Investor Jepang mulai membeli obligasi pemerintah China untuk pertama kalinya, didorong oleh imbal hasil yang lebih tinggi akibat perlambatan ekonomi dan deflasi. Asset Management One Co., perusahaan investasi berbasis di Tokyo, mulai mengakumulasi obligasi China sejak Oktober 2023 dan terus meningkatkan eksposur terhadap risiko suku bunga negara tersebut.

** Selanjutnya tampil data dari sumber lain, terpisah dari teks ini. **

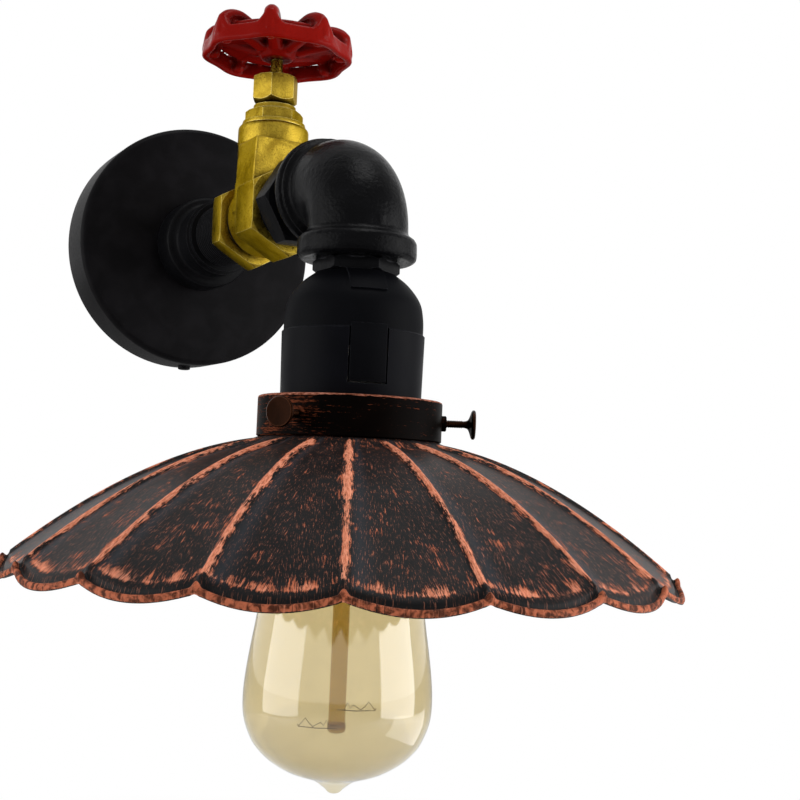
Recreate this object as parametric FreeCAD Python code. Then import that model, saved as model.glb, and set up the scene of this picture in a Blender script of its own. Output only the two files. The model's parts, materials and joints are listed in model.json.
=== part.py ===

Manajer dana di perusahaan tersebut, Hikaru Tanaka, melihat kesamaan antara kondisi ekonomi China saat ini dengan Jepang pada 1990-an, ketika utang dan sektor real estat yang berlebihan menyebabkan stagnasi ekonomi. Obligasi China mencatat imbal hasil lebih dari 9% pada 2024, mengungguli surat utang negara lain seiring melemahnya ekonomi yang menekan suku bunga.
Meningkatnya bobot obligasi China dalam Indeks Obligasi Pemerintah Dunia FTSE Russell turut mendorong minat investor Jepang. Kepemilikan obligasi China oleh investor Jepang naik 53% tahun lalu, menjadikannya peningkatan terbesar di antara pasar yang masuk dalam indeks tersebut.
Keuntungan ini semakin jelas ketika imbal hasil obligasi 30 tahun China turun di bawah imbal hasil Jepang untuk pertama kalinya dalam hampir dua dekade. Meski sempat meningkat dalam beberapa pekan terakhir akibat penundaan pemotongan suku bunga dan reli saham teknologi, imbal hasil obligasi China tetap sekitar 50 basis poin lebih rendah dari Jepang.
Tanaka memperkirakan imbal hasil obligasi China 10 tahun akan turun di bawah 1,5% pada akhir tahun, sekitar 20 basis poin lebih rendah dari level saat ini. Namun, ia tetap berhati-hati karena otoritas China kemungkinan tidak akan terburu-buru menurunkan suku bunga demi menjaga stabilitas yuan.
Dengan tekanan deflasi yang masih kuat, investor global terus memantau langkah pemerintah China dalam menstabilkan perekonomian, yang akan menentukan arah investasi obligasi ke depan.